▸ **WHAT THE TASK ASKS**: Copy out exactly the lines from the line containing "Recreate this object" to the end of the listing.

▸ **INPUT MATERIAL**:
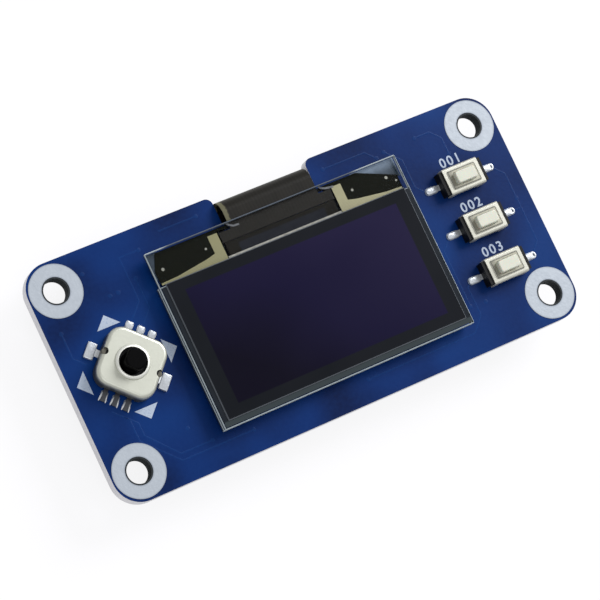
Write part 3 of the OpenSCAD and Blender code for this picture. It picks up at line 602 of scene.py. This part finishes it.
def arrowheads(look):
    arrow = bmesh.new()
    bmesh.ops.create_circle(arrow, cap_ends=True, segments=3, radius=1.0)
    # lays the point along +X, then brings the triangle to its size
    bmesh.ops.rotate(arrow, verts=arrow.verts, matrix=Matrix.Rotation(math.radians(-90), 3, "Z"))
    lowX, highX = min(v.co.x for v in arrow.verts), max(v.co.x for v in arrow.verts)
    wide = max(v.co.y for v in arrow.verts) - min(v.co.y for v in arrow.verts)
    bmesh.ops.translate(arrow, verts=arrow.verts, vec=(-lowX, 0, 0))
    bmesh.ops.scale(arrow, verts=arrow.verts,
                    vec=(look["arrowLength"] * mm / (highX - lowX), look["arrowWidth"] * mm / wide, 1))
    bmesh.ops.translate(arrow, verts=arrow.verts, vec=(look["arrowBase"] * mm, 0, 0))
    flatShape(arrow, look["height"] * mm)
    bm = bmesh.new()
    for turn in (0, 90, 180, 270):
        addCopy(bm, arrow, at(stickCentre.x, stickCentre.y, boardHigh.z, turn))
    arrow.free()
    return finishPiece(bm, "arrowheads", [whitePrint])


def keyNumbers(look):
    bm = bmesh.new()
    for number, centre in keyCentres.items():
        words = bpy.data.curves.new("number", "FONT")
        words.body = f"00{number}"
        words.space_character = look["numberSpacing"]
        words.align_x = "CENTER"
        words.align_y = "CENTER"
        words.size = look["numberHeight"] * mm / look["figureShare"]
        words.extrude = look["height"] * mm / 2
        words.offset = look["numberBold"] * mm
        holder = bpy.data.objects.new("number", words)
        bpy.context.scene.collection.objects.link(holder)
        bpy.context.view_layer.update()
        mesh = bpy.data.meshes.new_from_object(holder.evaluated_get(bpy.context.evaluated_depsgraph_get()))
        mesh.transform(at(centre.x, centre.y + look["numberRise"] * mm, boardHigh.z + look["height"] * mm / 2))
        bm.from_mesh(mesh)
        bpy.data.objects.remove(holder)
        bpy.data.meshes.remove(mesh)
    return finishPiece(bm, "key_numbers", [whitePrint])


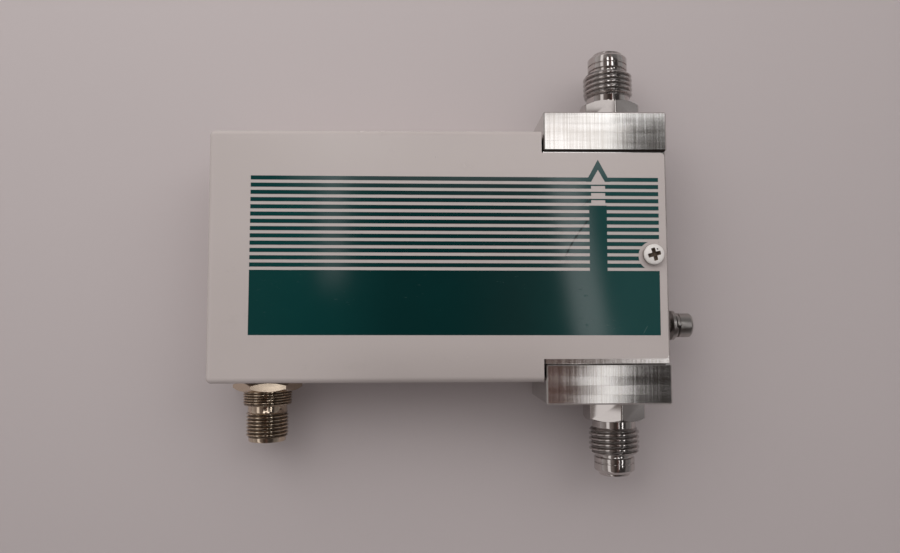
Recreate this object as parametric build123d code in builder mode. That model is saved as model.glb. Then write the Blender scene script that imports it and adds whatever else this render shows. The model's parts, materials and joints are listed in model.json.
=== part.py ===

▸ **WRITTEN ANSWER**:
Recreate this object as parametric build123d code in builder mode. That model is saved as model.glb. Then write the Blender scene script that imports it and adds whatever else this render shows. The model's parts, materials and joints are listed in model.json.
=== part.py ===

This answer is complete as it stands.